Earlier this week The Verge and reporter Adrianne Jeffries did the crowdfunding world a service by collecting and publishing a deep data set on the historical success rates of Indiegogo campaigns.
The article points out that Indiegogo generally sees about 9.3% of their campaigns receive full funding. That data is based on over 142,000 campaigns that were crawled in an effort to build a high-level overview of the platform. This is juxtaposed against Kickstarter’s historical (and publicly available) 44% success rate.
Jeffries points out that there are two major considerations when analyzing the dataset from Indiegogo. One is Indiegogo’s flexible funding model, which specifies a means by which campaign creators can raise money without hitting their funding goal. Fees are increased for campaigns that make use of this model and miss their goal in order to incentivize project creators to create realistic goals.
The second consideration is Indiegogo’s policies and their open approach to allowing campaigns on the platform, and that approach is extremely important in the analysis of this data.
A low success rate on Indiegogo may be nothing more than a sign of a discerning public that is being smart in what they choose not to fund.
Indiegogo will essentially let just about anyone crowdfund just about anything on their platform save for a select few exceptions that encapsulate legally contentious endeavors like those funding drug paraphenelia, firearms and hate groups. Due to this open approach to crowdfunding, it is absolutely crucial that backers of Indiegogo take extra care in performing due diligence on Indiegogo campaigns.
Pragmatic backers will consider the following:
- The team – Is the campaign creator (or creators) able and qualified to deliver on rewards?
- The campaign itself – Is it overly ambitious? What is the aim? Does the campaign clearly explain how this goal is going to be met? What are the risks?
- The funding strategy – This is perhaps the most overlooked component on Indiegogo. For example, if the team is crowdfunding a hardware project and using flexible funding what happens if they fall short of the goal? If the team is asking for $100,000, can they still deliver with $10,000?
With these things in mind, a low success rate on Indiegogo may be nothing more than a sign of a discerning public that is being smart in what they choose not to fund. To take the differences in success rates of these two platforms and jump to a conclusion that one is more effective than the other can only be done without consideration of what they are and how they work. It’s comparing apples and oranges.

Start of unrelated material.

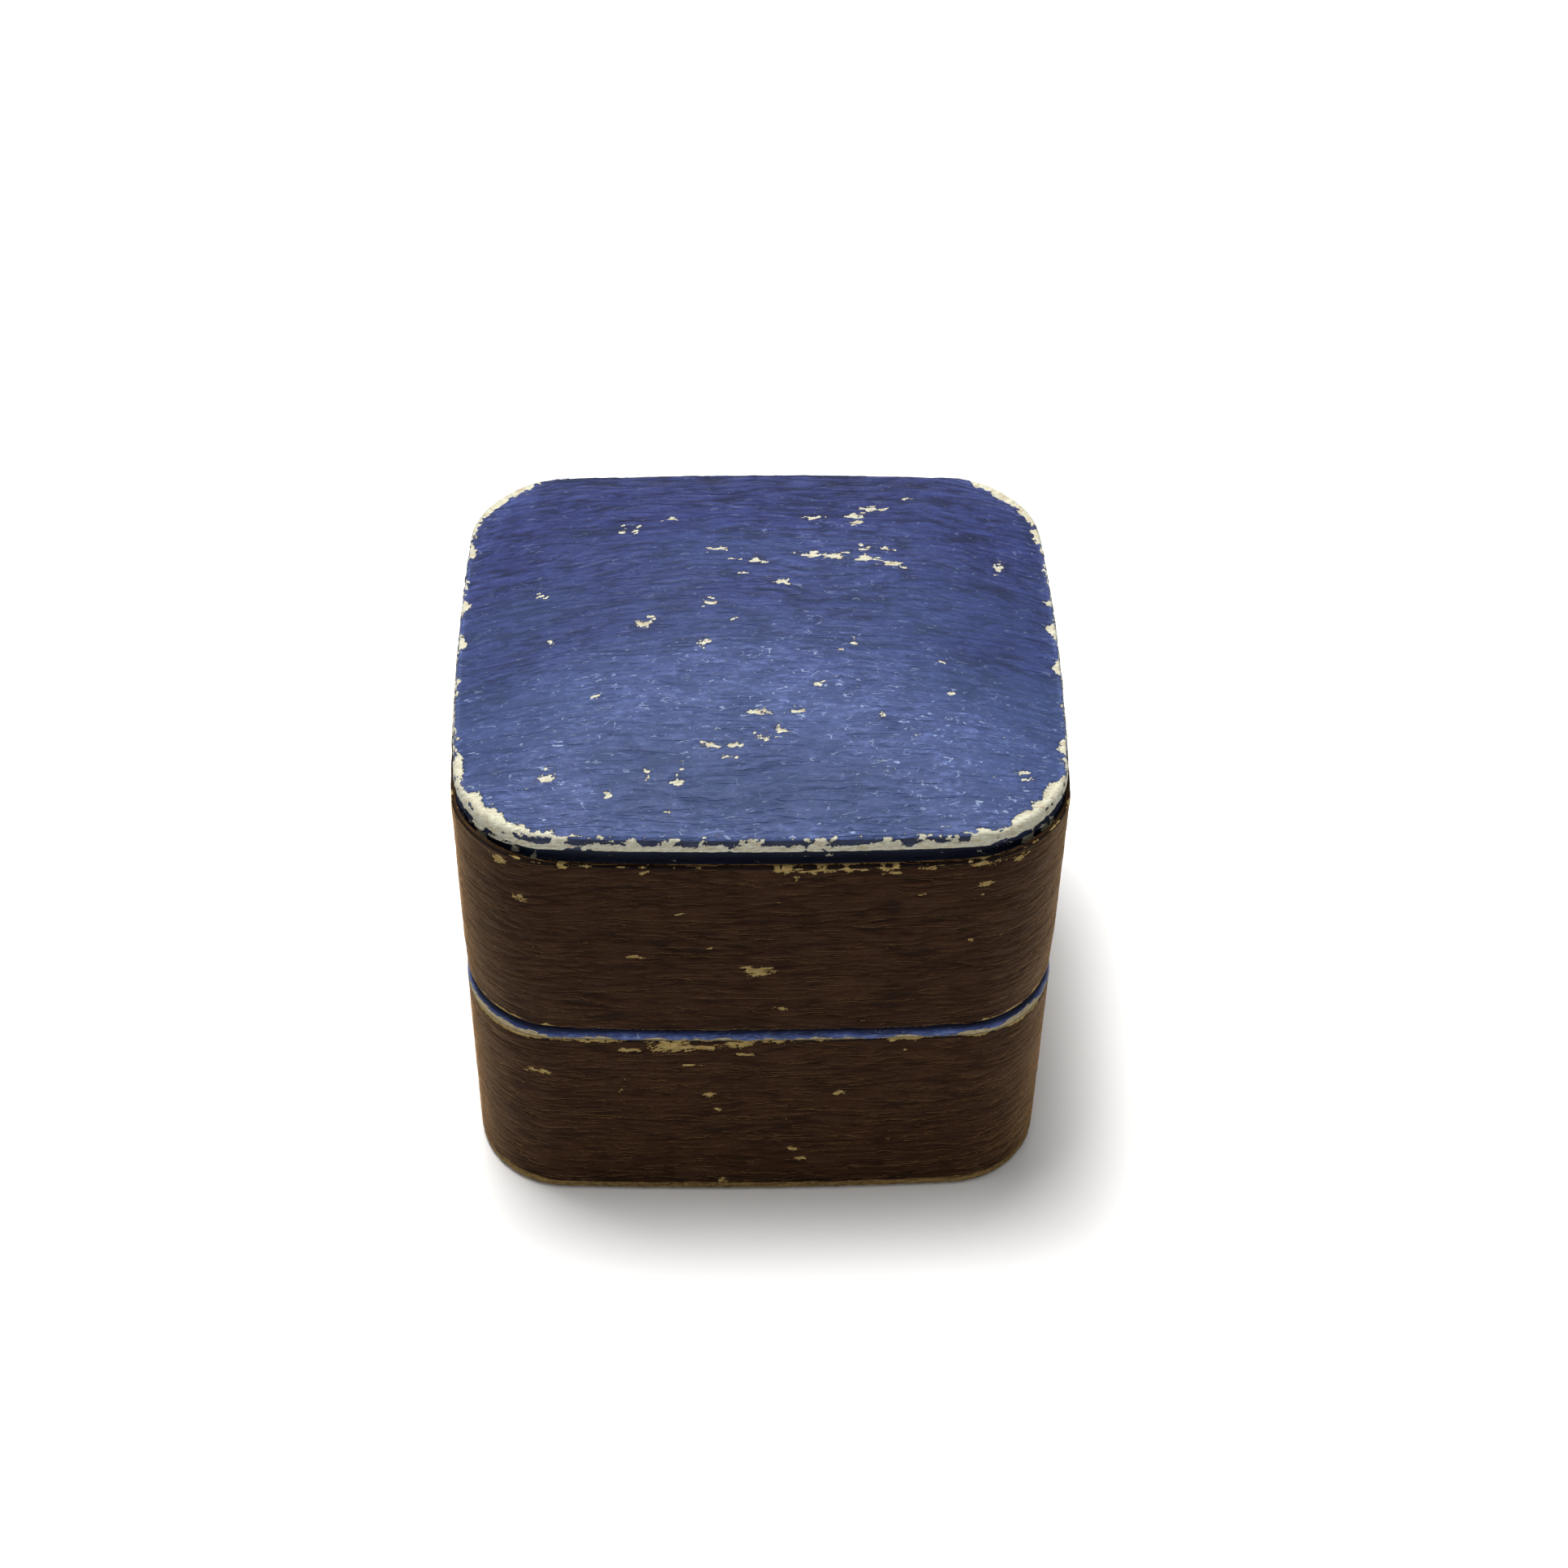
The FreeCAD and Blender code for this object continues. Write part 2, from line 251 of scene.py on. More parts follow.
def sweep(paths, columns):
    """Points of a sweep, rows x columns x 3, from paths of (inset, z), rows x columns x 2."""
    _, xy, normal = columns
    flat = xy[None] - paths[..., :1] * normal[None]
    return np.concatenate([flat, paths[..., 1:]], axis=-1)


def normals_of(grid):
    """Unit normals of a grid that is closed both ways. They point out of an anticlockwise sweep."""
    across = np.roll(grid, -1, axis=1) - np.roll(grid, 1, axis=1)
    up = np.roll(grid, -1, axis=0) - np.roll(grid, 1, axis=0)
    normal = np.cross(across, up)
    return normal / np.maximum(np.linalg.norm(normal, axis=-1, keepdims=True), 1e-9)


# ---------------------------------------------------------------- meshes


def make_piece(name, points, faces, body, material, replaces, attributes=None):
    """A piece from points in millimetres. It rides on a body and stands for CAD nodes."""
    mesh = bpy.data.meshes.new(name)
    mesh.from_pydata((np.asarray(points) * MM).tolist(), [], faces)
    mesh.validate()
    mesh.shade_smooth()
    for key, values in (attributes or {}).items():
        values = np.asarray(values, np.float32)
        vector = values.ndim == 2
        layer = mesh.attributes.new(key, "FLOAT_VECTOR" if vector else "FLOAT", "POINT")
        layer.data.foreach_set("vector" if vector else "value", values.ravel())
    mesh.materials.append(material)
    piece = bpy.data.objects.new(name, mesh)
    bpy.context.scene.collection.objects.link(piece)
    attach(piece, body)
    if replaces:
        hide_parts(*replaces)
    return piece


def torus_faces(rows, columns, start=0):
    """Quads of a grid closed both ways."""
    r, c = np.meshgrid(np.arange(rows), np.arange(columns), indexing="ij")
    r2, c2 = (r + 1) % rows, (c + 1) % columns
    quads = np.stack([r * columns + c, r * columns + c2, r2 * columns + c2, r2 * columns + c], axis=-1)
    return (quads.reshape(-1, 4) + start).tolist()


def band_faces(rows, columns, start=0):
    """Quads of a grid closed round its columns only."""
    r, c = np.meshgrid(np.arange(rows - 1), np.arange(columns), indexing="ij")
    c2 = (c + 1) % columns
    quads = [r * columns + c, r * columns + c2, (r + 1) * columns + c2, (r + 1) * columns + c]
    return (np.stack(quads, axis=-1).reshape(-1, 4) + start).tolist()


# ---------------------------------------------------------------- wear


def with_crumbs(chips, seed):
    """The chips, each with smaller ones flaked off beside it."""
    rng = np.random.default_rng(seed)
    crumbs = []
    for u, v, long, high in chips:
        for _ in range(2 if long > 0.7 else 1):
            away, size = rng.uniform(0.55, 1.0), rng.uniform(0.2, 0.45)
            turn = rng.uniform(0, 2 * math.pi)
            place = (u + away * long * math.cos(turn), v + away * high * 1.6 * math.sin(turn))
            crumbs.append((*place, max(long * size, 0.3), max(high * size, 0.22)))
    return chips + crumbs


def chip_field(u, v, chips, seed):
    """Above 0 inside a chip, in mm in from its torn edge. Chips are (u, v, long, high)."""
    rag = 0.55 * noise(u / 0.7, v / 0.34, seed) + 0.5 * noise(u / 0.3, v / 0.18, seed + 1)
    u, v = u + 0.3 * noise(u / 0.6, v / 0.5, seed + 2), v + 0.22 * noise(u / 0.7, v / 0.9, seed + 3)
    field = np.full(np.shape(u), -1.0)
    for cu, cv, long, high in chips:
        away = np.hypot((u - cu) / (long / 2), (v - cv) / (high / 2))
        field = np.maximum(field, (0.85 * (1 - away) + 1.15 * rag) * 0.3)
    return field


def scatter(count, u_range, v_range, long, high, seed):
    """Small chips strewn at random, as (u, v, long, high)."""
    rng = np.random.default_rng(seed)
    size = rng.uniform(0.35, 1.0, count) ** 2
    u, v = rng.uniform(*u_range, count), rng.uniform(*v_range, count)
    return [(u[k], v[k], long * size[k], high * size[k]) for k in range(count)]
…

The lower success rate is also indicative of a platform that is open. Kickstarter curates deals that they believe are poised for success, and it is publicly known that they will place demands on project creators to be more clear about things like risks and challenges before launching on their platform. Indiegogo is content to let the market decide short of outright frauds. Truth be told, any platform in any area of the industry that curates their offerings had better have a higher success rate. Otherwise why curate at all?
Perhaps one quote from the article is most telling for the future of the two biggest dogs in the rewards-based crowdfunding fight…
In the crowdfunding world, Kickstarter has been compared to Apple: closed, curated, and high-quality. Indiegogo is more like Android: let ‘em all in.Adrianne Jeffries, The Verge
Today Android boasts a share of almost 80% of the global market despite Apple being first to the starting line. Yes, there are circumstances that color that data, but the point is this: often times the more open approach is the one that wins out in the end, and market shares can change dramatically over time. Having said that, Kickstarter clearly has the mic in the rewards-based world right now, and Indiegogo has a lot (as in an unimaginable amount) of work to do if they hope to snatch the top spot in the industry from their competitors in New York.
Kickstarter bears more responsibility for fraud on their platform due to the type of heavy curation discussed here. They’ve come close to high-profile frauds before. The difference is this: fraud on Indiegogo is more like those nefarious Chinese lottery emails we all receive from time to time. If you buy in it is your own fault. On Kickstarter, someone on the platform’s team signs off on every campaign, and with that arguably comes increased liability on Kickstarter’s part, at least in the realm of public perception.
In reference to the now-famed Ubuntu Edge campaign on Indiegogo, Jeffries says the following…
Even if the Edge doesn’t meet its goal, people still pledged $8.3 million in two weeks. That shows Indiegogo is doing something right.Adrianne Jeffries, The Verge
Sometimes doing nothing can be just as important.